The Challenges of VAT

Oct 15, 2019 | Taxation, Tax Tuesday

colouring pencil

We are very conscious that you received a double dose of you-know-what last week, with our tax-filled monthly newsletter arriving on top of Tax Tuesday.

So, today, here is some light relief (still from the fiscal world), an item which you might find entertaining and which illustrates The Challenges of Value Added Tax. This concerns adult colouring books.

When you buy an adult colouring book from the Amazon website or from the shelves of W H Smith this Christmas, you might be interested to know the following………..………..

Books are, as we may all be aware, free from VAT (well, they’re zero-rated, to be more accurate). But “books” are items which, according to the law, are to be “read or looked at”. Colouring books aren’t for looking at, according to HMRC, they are for “completing”. (We think they probably are for “looking at”, especially after “completion”, but we have better things to do than fight about this particular interpretation, and maybe the “looking” does come too late.)

Is it inevitable, then, that VAT, at the standard rate of 20%, must be charged by the businesses who supply colouring books? Well no, it’s not inevitable. There is another relevant zero-rating provision in the VAT code. This relates to “children’s picture and painting books”. Colouring books for kids fall within this zero-rating without a doubt. Thank goodness.
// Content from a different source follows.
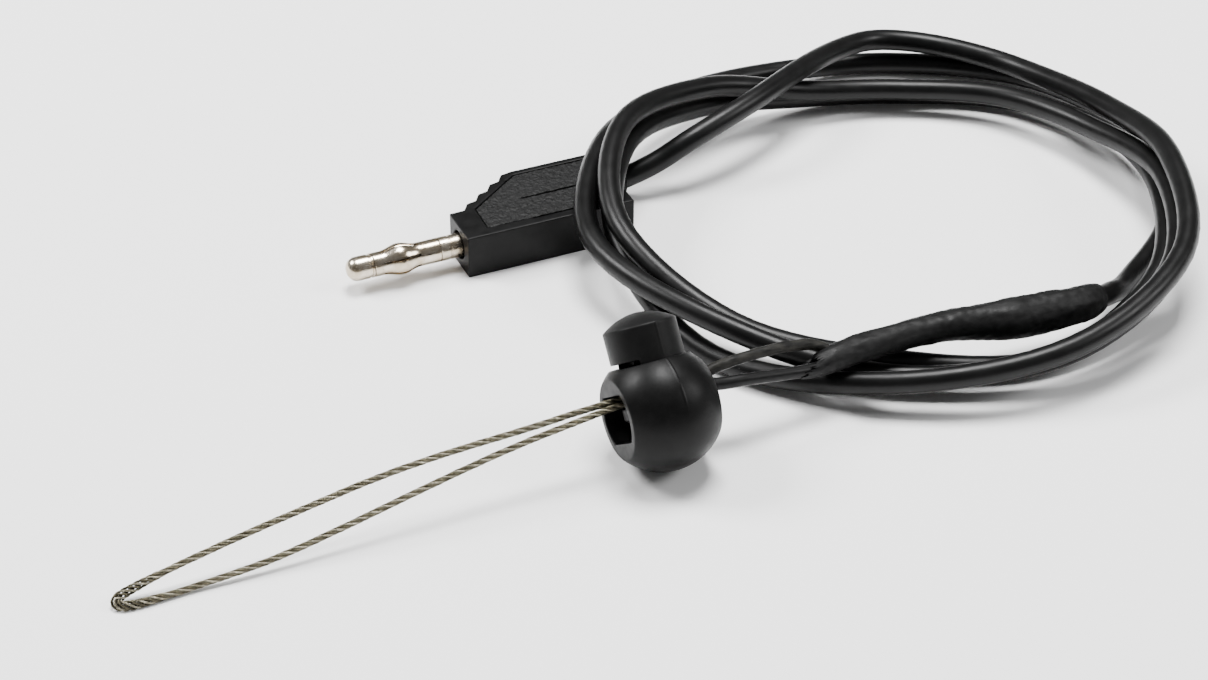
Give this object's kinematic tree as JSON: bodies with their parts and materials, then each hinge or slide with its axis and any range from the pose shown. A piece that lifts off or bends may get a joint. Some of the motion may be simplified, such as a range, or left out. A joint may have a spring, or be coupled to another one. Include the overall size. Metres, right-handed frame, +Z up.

But what about adult colouring books? Well, it’s a real issue. There are lots of us colouring in, in our spare time (which isn’t a confession, by the way – we at Harold Sharp are generally too busy helping to solve our clients’ financial challenges to dare to start an A3 canvas of Aslan at The Last Battle). Yes, accountants-aside, it’s become a very popular pastime for those of us over 18. Millions of units of every conceivable uncoloured scene and landscape find their way into the Christmas stockings of eager Mums and Dads across the land, every year. The question for retailers (and the buyers who have to pay) is, does the price include 0% or 20% VAT?

Well here is the answer: In a compromise solution to the question, HMRC have stipulated that only those colouring books which are clearly suitable for, and marketed towards, adults (for which, read those that include profanity, nudity and violence – all the adult staples!) must carry VAT at the standard rate of 20%. Meanwhile those items which are arguably capable of falling within the “children’s picture and painting book” definition are to remain at 0%; these might well include books which are relatively complicated for juniors or which depict subjects potentially less likely to interest them. In practice you might not be buying “St Paul’s In The Moonlight” for your 7 year old nephew (with apologies to those who might, quite fairly, be thinking “why ever not?” right now), but more than likely the price will have no VAT content, nevertheless.

So, after all of that, here is your post-seminar quiz question:

The bestseller “Sh*t Happens! Swear Words and Mantras to Colour Your Stress Away”, by James Alexander, has a recommended retail price of £8.99 (you will get it cheaper). How much VAT do you think is included in that? Is it:

  1. £0.00
  2. £1.50
  3. £1.80
  4. £8.99
  5. I really don’t care Harold.

A winner will be selected, at random, from all correct entries received this week and will receive a copy of James Alexander’s essential stocking-filler, courtesy of Tax Tuesday.